The signatories to the letter also contended that it would simply not be possible for the Commission to adequately consider by August 22 the potential adverse impact of eliminating the ban on general solicitation, including the risk of an upsurge in abusive private equity and hedge fund advertising and marketing practices based on misleading performance claims. Similarly, the effect of other regulatory changes made pursuant to the JOBS Act, such as the broker-dealer exemption for private offering platforms, must be thoroughly considered in relation to the operation of Rule 506 before amending the rule.
They noted that for decades the Commission has included the ban in Rule 506 offerings for good reason. General solicitation and advertising present special risks for investors and the integrity of the securities markets, they said, especially in light of the inadequacy of the current accredited investor standard. All of these issues must be reexamined in light of the heightened risks that result from eliminating that ban.
More broadly, the former SEC officials and consumer groups emphasized that the JOBS Act was drafted and adopted with little or no consideration of the significant harm it could inflict on investors and on their confidence in the integrity of the capital markets. For much of the Act, there is relatively little the Commission can do through rulemaking to minimize that harm. But this particular rulemaking is an exception, said the signatories, where the rulemaking approach adopted by the Commission can either afford investors substantial and much needed protections or leave them vulnerable to devastating harm. The signatories cautioned that for the SEC to conduct rulemaking in this area through an interim final or temporary rule, without adequate consideration of the potential impact on investor protection and market integrity, and without a meaningful opportunity for public comment on its proposed regulatory approach, would be a further ``slap in the face’’ for investors whose concerns were ignored during the legislative process.

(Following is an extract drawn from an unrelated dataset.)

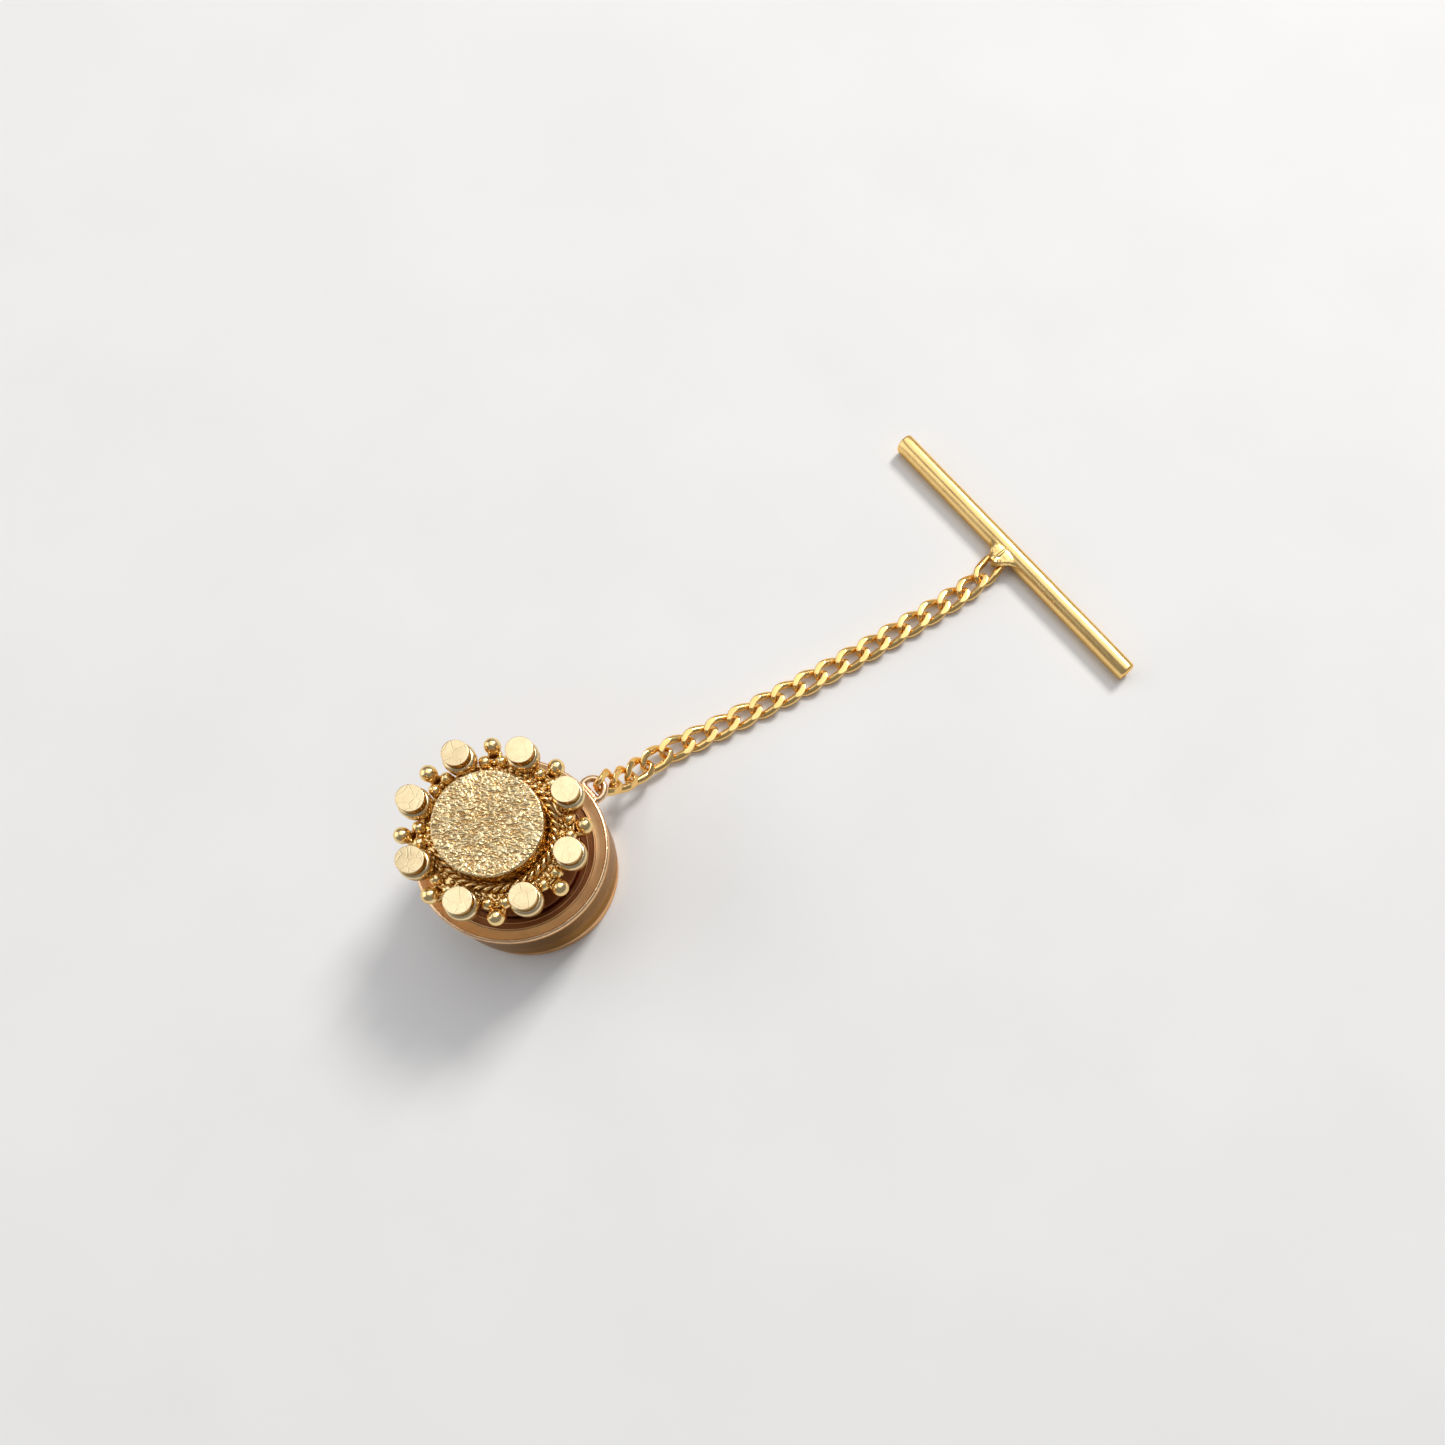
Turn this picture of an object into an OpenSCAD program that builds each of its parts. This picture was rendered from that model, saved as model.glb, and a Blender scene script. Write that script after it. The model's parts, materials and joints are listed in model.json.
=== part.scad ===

Finally, in a direct appeal to Chairman Schapiro, the signatories urged the Chair to show the same leadership she demonstrated when she spoke out against the JOBS Act’s rollback of vital investor protections during Senate consideration of the legislation, to stand up against pressure to move forward with rulemaking in a hasty and reckless fashion, and to demand a full opportunity for public comment and full consideration of the potential impact on investors before proceeding with rulemaking in this area.